Celeste nodded and returned to Audrey. "Kick them in the balls!"

"Pff! I knew that already. What about some secret nerve pinch or pressure points? I mean, what if he's pinned you on the ground and you need to throw him off? What if he grabs you from behind and you're rammed up against a wall and he's so close you can't breathe and –"

Again, Audrey's eyes retreated to that glazed, mile-long stare. Celeste quirked her head as Tiffany took the diva's hand and rubbed her shoulder.

"Just a what-if scenario," Audrey coughed.

Then Nikki's phone buzzed and she perked at the Twitter update. "Celeste, we've got a hit." The hunter switched to battle mode, nodding grimly and rising for the door.

"Ooh, hang on!" Audrey scribbled her number on a napkin. "Call me after you catch this motherfucker. We should totally get high together!"

Celeste gazed at the napkin like it was a bar of gold. "Many thanks, friend Audrey. Conversing with you has taught me much about your Ear- I mean, American phrases. You are a very naughty donkey." Then she pointed her digit upward to show her approval.

Nikki glowered and yanked her out the door.

Tiffany frowned. "Did she just call you a donkey?"

Audrey laughed like a groupie at a rock show. "Fuck, yeah! And she flipped me the bird too! That bitch is one badass motherfucker! Man, I'd hate to be the guy she's coming after!"


Rondarr cursed and dug his talons into the metal floor, bracing as the cockpit shook once more. Foul wind! He'd landed his cloaked ship on the top floor of a half-constructed tower, assuming he'd have some piece of mind in an unoccupied building. He hadn't counted on the metal girders swaying so violently whenever the winds picked up. Did these primitives even know how to build properly? He checked the cameras for evidence of falling debris and zoomed in on the placards posted around the lot.

CAUTION: DEMOLITION IN PROGESS.

Well, whatever the notices said, he'd picked a fortunate spot indeed. While examining the lower floors of the structure, a lone mammal had entered the premise, humming ridiculous songs to itself while setting up equipment from its satchel. Rondarr preferred the thrill of drawn-out hunts, but the speed with which he'd pounced on the creature amused him to no end. An adult specimen, but they lift as easily as hatchlings!

Sadly, it proved to be a male and as a rule those always sold poorer on the market. Too aggressive and testy. If he wanted to impress buyers with this new species, he'd need a female.

Still, his first capture had proven useful in its own way. Rondarr activated his translation collar and practiced reciting the timid male's language.

"Oh god, don't kill me! Please don't kill me!"

Rondarr shook his head. Too rough, too guttural. He needed to sound more like the locals if he intended to walk among them. Adjusting the settings for tone and pitch, Rondarr recited another phrase.

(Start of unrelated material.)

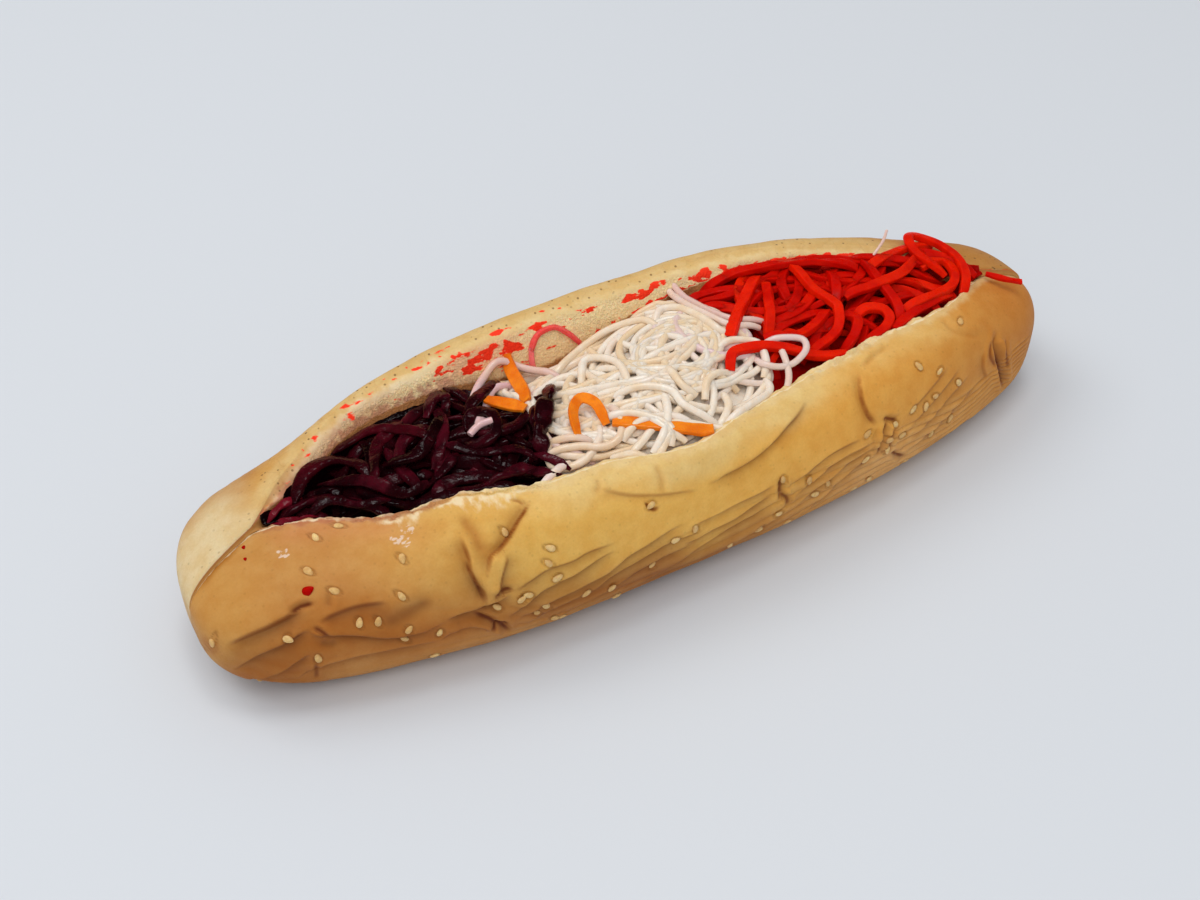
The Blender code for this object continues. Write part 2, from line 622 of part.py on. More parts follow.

"She was right! It really was an alien! You were right, Nikkeeeeee."

Rondarr flinched. The circuitry didn't seem to care for the hard 'k' consonant, but now his voice projected just like the young male. On to the final step. Checking that the motion sensors clipped around his body were secure, Rondarr initiated his holo-cloak. The air shimmered as a three-dimensional projection of the male materialized over his body, limbs and muscles moving in time with his own.

Stomping over to the cryo tube, Rondarr rubbed the frost from the glass to make sure he'd properly copied the male's likeness. Dark skin, rope-like hair and an odd, plastic medallion hung around the neck. Rondarr smiled and brought the mammal's stolen communication device to his ear to practice one last phrase.

"Hey Boss, got to the site a little early. Call me when you can. Anton, signing off!"

Rondarr twisted his new face into a smile and peered at his flash-frozen mirror image, starring back in a hideous scream.

"Let's find ourselves a female, shall we, Anton?"